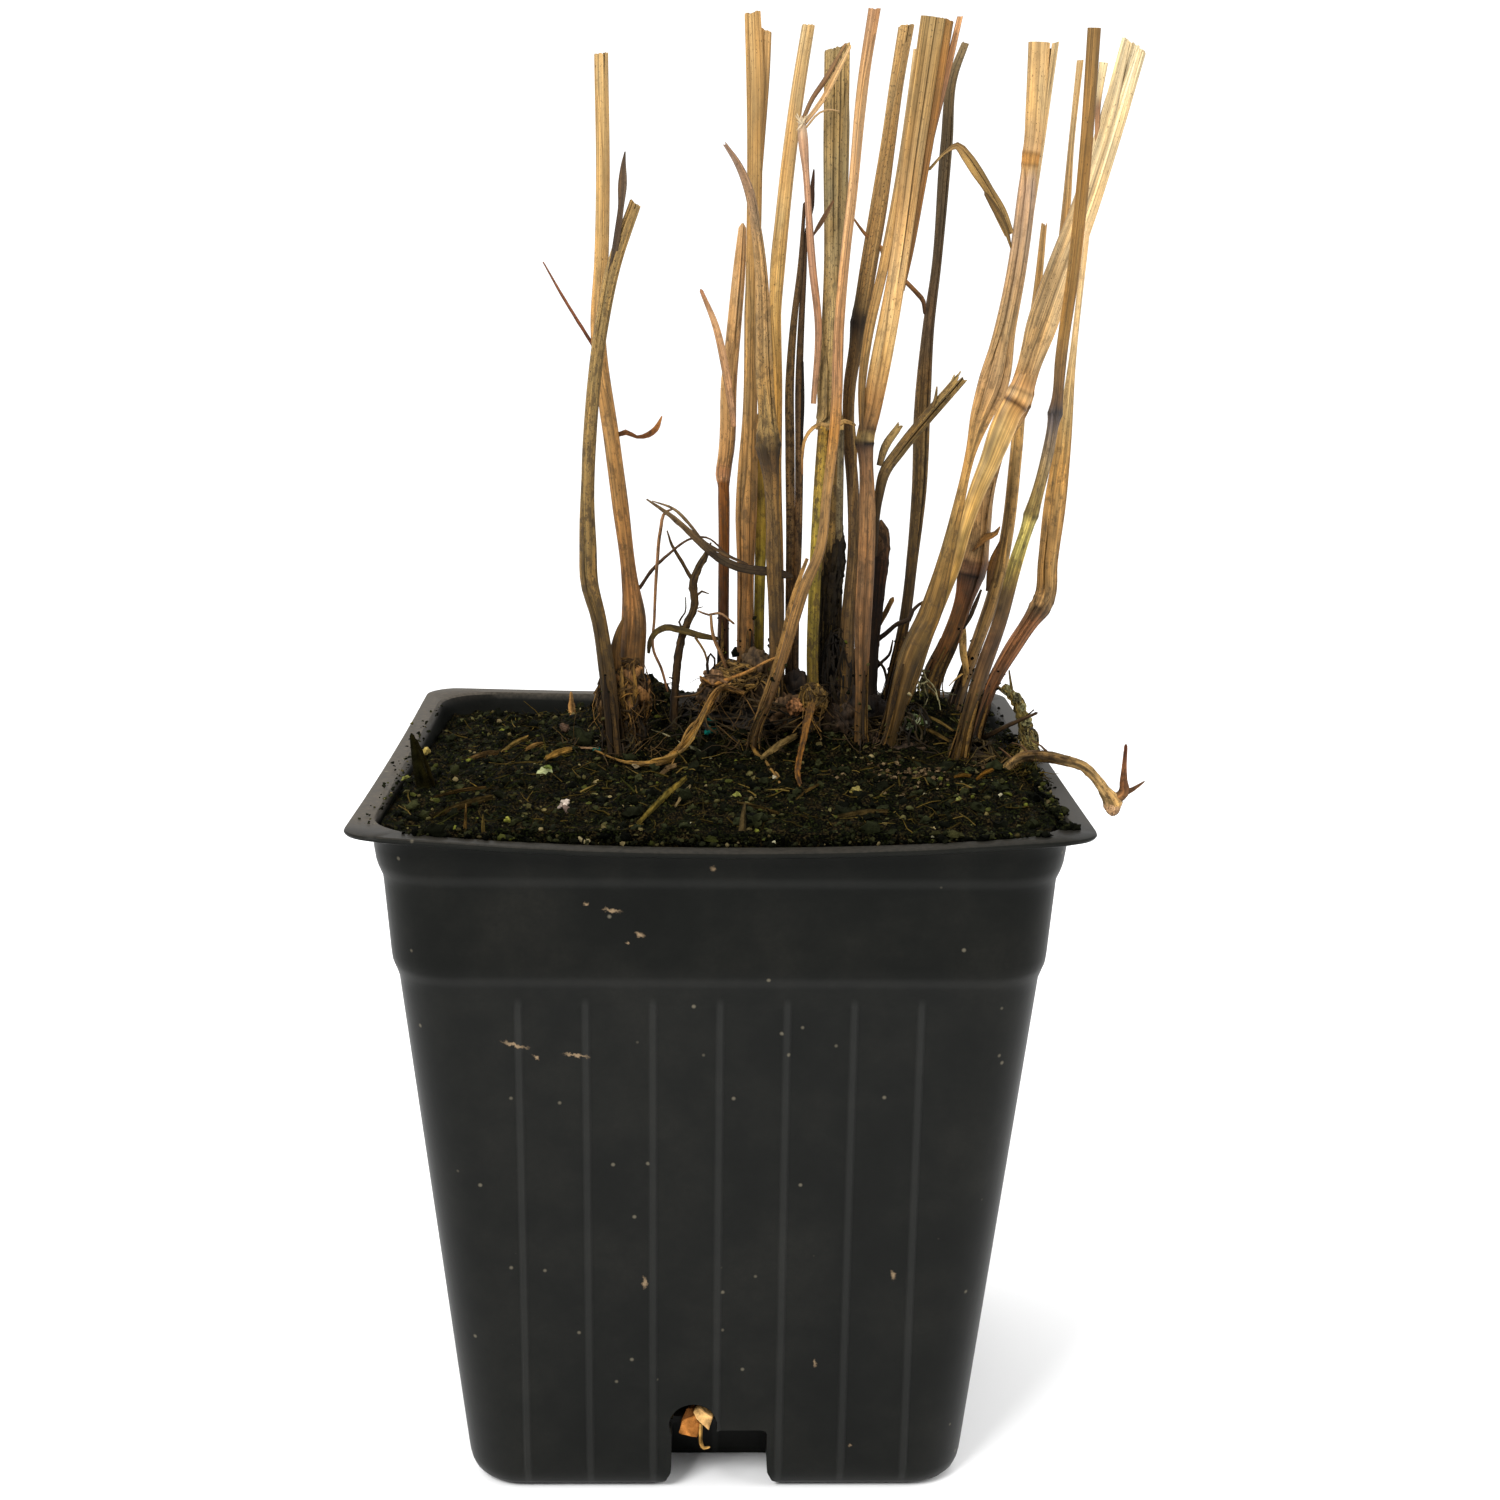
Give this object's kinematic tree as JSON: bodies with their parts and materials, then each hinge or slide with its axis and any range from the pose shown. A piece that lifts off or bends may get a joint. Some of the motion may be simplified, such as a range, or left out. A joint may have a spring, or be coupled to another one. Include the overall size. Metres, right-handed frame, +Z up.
{
  "type": "potted grass",
  "caption": "Dormant clump of switchgrass, its dead culms cut off level, in a square thin-walled black nursery pot of peat.",
  "frame": {"origin": "centre of the pot's foot, on the surface that it stands on", "axes": "+Z up along the pot's middle and the culms, -Y towards the pot's front, +X to the right as seen from the front"},
  "size_m": [0.1291, 0.114, 0.2407],
  "materials": {
    "black_plastic": "satin charcoal-black thermoformed plastic, dusty and scuffed",
    "peat": "moist near-black peat with fibres and crumbs",
    "crown_bark": "rough brown rhizome bark with clinging soil",
    "straw": "dry golden straw with fine lengthwise ribs",
    "pale_straw": "bleached dry straw with fine lengthwise ribs",
    "grey_straw": "weathered grey-brown straw with dark specks",
    "dark_straw": "rotted dark brown straw",
    "pink_straw": "pinkish tan dry leaf",
    "red_brown": "smooth dark red-brown culm",
    "yellow_green": "yellow-green living sheath",
    "dark_root": "rough near-black root bark",
    "orange_root": "orange-brown root",
    "pale_root": "pale scaly runner",
    "moss_bark": "bark with grey-green moss",
    "wood_chip": "fresh tan wood chip"
  },
  "bodies": {
    "root": {"pot": "black_plastic", "soil": "peat", "crown": "crown_bark", "culm_left_tall": "straw", "culm_left_spotted": "grey_straw", "culm_mid_flat": "straw", "culm_mid_red": "red_brown", "sheath_strip_yellow": "yellow_green", "culm_mid_broken": "grey_straw", "culm_golden": "straw", "culm_dark_rolled": "dark_straw", "culm_grey_flat": "grey_straw", "culm_thin_pink": "pink_straw", "culm_tan_noded": "grey_straw", "culm_wide_ribbed": "straw", "culm_dark_bent": "dark_straw", "culm_split_bulged": "straw", "culm_pale_straw": "pale_straw", "culm_straight": "straw", "culm_round_brown": "grey_straw", "culm_pale_kinked": "pale_straw", "culm_short_thin": "straw", "stub_decayed": "dark_root", "stub_dark_round": "dark_root", "stub_broken_side": "grey_straw", "leaf_pink_left": "pink_straw", "leaf_forked": "pink_straw", "leaf_pink_right": "pink_straw", "leaf_folded_dry": "straw", "root_dark_forked": "dark_root", "root_arching": "straw", "root_orange": "orange_root", "twig_mossy": "moss_bark", "twig_dark": "dark_root", "runner": "pale_root", "drain_chip": "wood_chip"}
  },
  "joints": []
}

========================================

(What is expected):
Write out all the lines again, exactly as they are.

(In response):
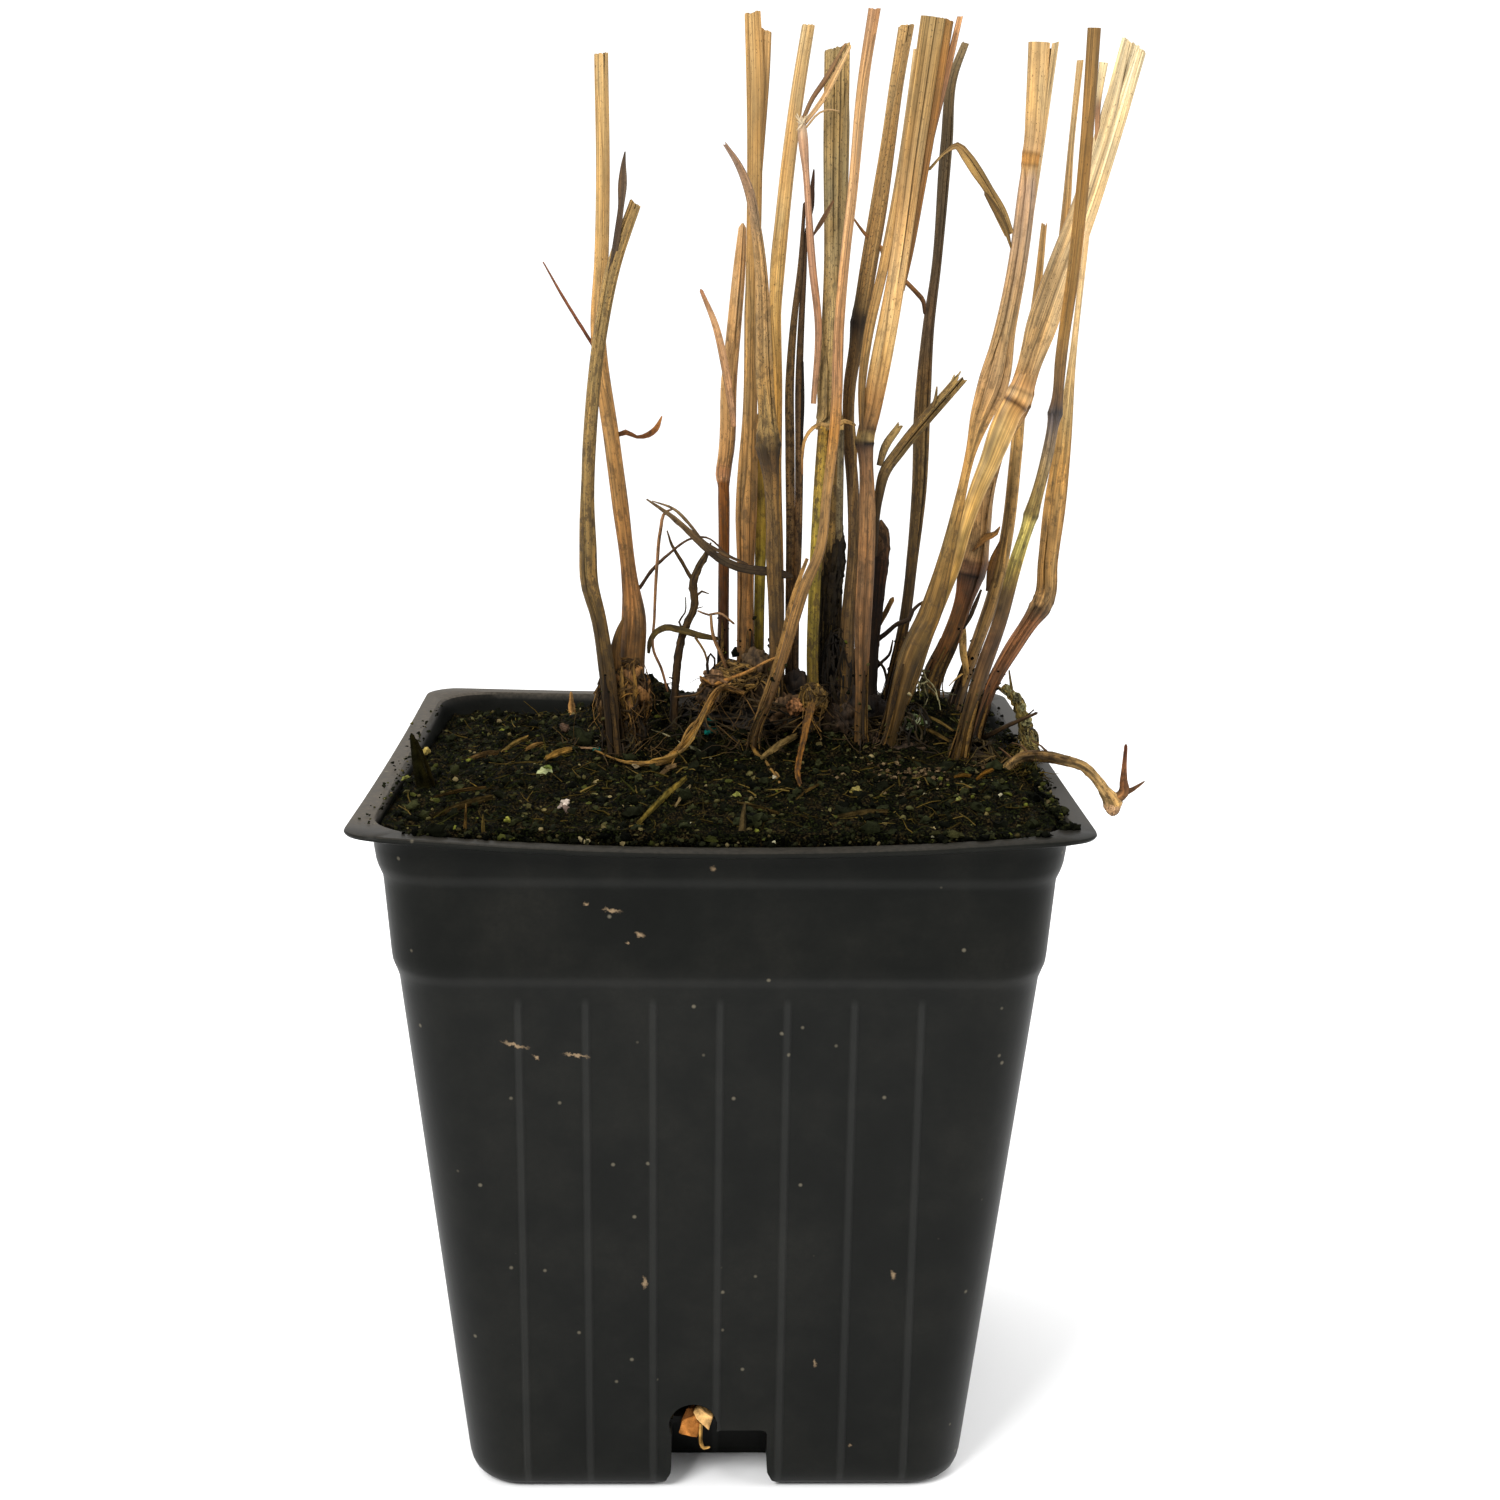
Give this object's kinematic tree as JSON: bodies with their parts and materials, then each hinge or slide with its axis and any range from the pose shown. A piece that lifts off or bends may get a joint. Some of the motion may be simplified, such as a range, or left out. A joint may have a spring, or be coupled to another one. Include the overall size. Metres, right-handed frame, +Z up.
{
  "type": "potted grass",
  "caption": "Dormant clump of switchgrass, its dead culms cut off level, in a square thin-walled black nursery pot of peat.",
  "frame": {"origin": "centre of the pot's foot, on the surface that it stands on", "axes": "+Z up along the pot's middle and the culms, -Y towards the pot's front, +X to the right as seen from the front"},
  "size_m": [0.1291, 0.114, 0.2407],
  "materials": {
    "black_plastic": "satin charcoal-black thermoformed plastic, dusty and scuffed",
    "peat": "moist near-black peat with fibres and crumbs",
    "crown_bark": "rough brown rhizome bark with clinging soil",
    "straw": "dry golden straw with fine lengthwise ribs",
    "pale_straw": "bleached dry straw with fine lengthwise ribs",
    "grey_straw": "weathered grey-brown straw with dark specks",
    "dark_straw": "rotted dark brown straw",
    "pink_straw": "pinkish tan dry leaf",
    "red_brown": "smooth dark red-brown culm",
    "yellow_green": "yellow-green living sheath",
    "dark_root": "rough near-black root bark",
    "orange_root": "orange-brown root",
    "pale_root": "pale scaly runner",
    "moss_bark": "bark with grey-green moss",
    "wood_chip": "fresh tan wood chip"
  },
  "bodies": {
    "root": {"pot": "black_plastic", "soil": "peat", "crown": "crown_bark", "culm_left_tall": "straw", "culm_left_spotted": "grey_straw", "culm_mid_flat": "straw", "culm_mid_red": "red_brown", "sheath_strip_yellow": "yellow_green", "culm_mid_broken": "grey_straw", "culm_golden": "straw", "culm_dark_rolled": "dark_straw", "culm_grey_flat": "grey_straw", "culm_thin_pink": "pink_straw", "culm_tan_noded": "grey_straw", "culm_wide_ribbed": "straw", "culm_dark_bent": "dark_straw", "culm_split_bulged": "straw", "culm_pale_straw": "pale_straw", "culm_straight": "straw", "culm_round_brown": "grey_straw", "culm_pale_kinked": "pale_straw", "culm_short_thin": "straw", "stub_decayed": "dark_root", "stub_dark_round": "dark_root", "stub_broken_side": "grey_straw", "leaf_pink_left": "pink_straw", "leaf_forked": "pink_straw", "leaf_pink_right": "pink_straw", "leaf_folded_dry": "straw", "root_dark_forked": "dark_root", "root_arching": "straw", "root_orange": "orange_root", "twig_mossy": "moss_bark", "twig_dark": "dark_root", "runner": "pale_root", "drain_chip": "wood_chip"}
  },
  "joints": []
}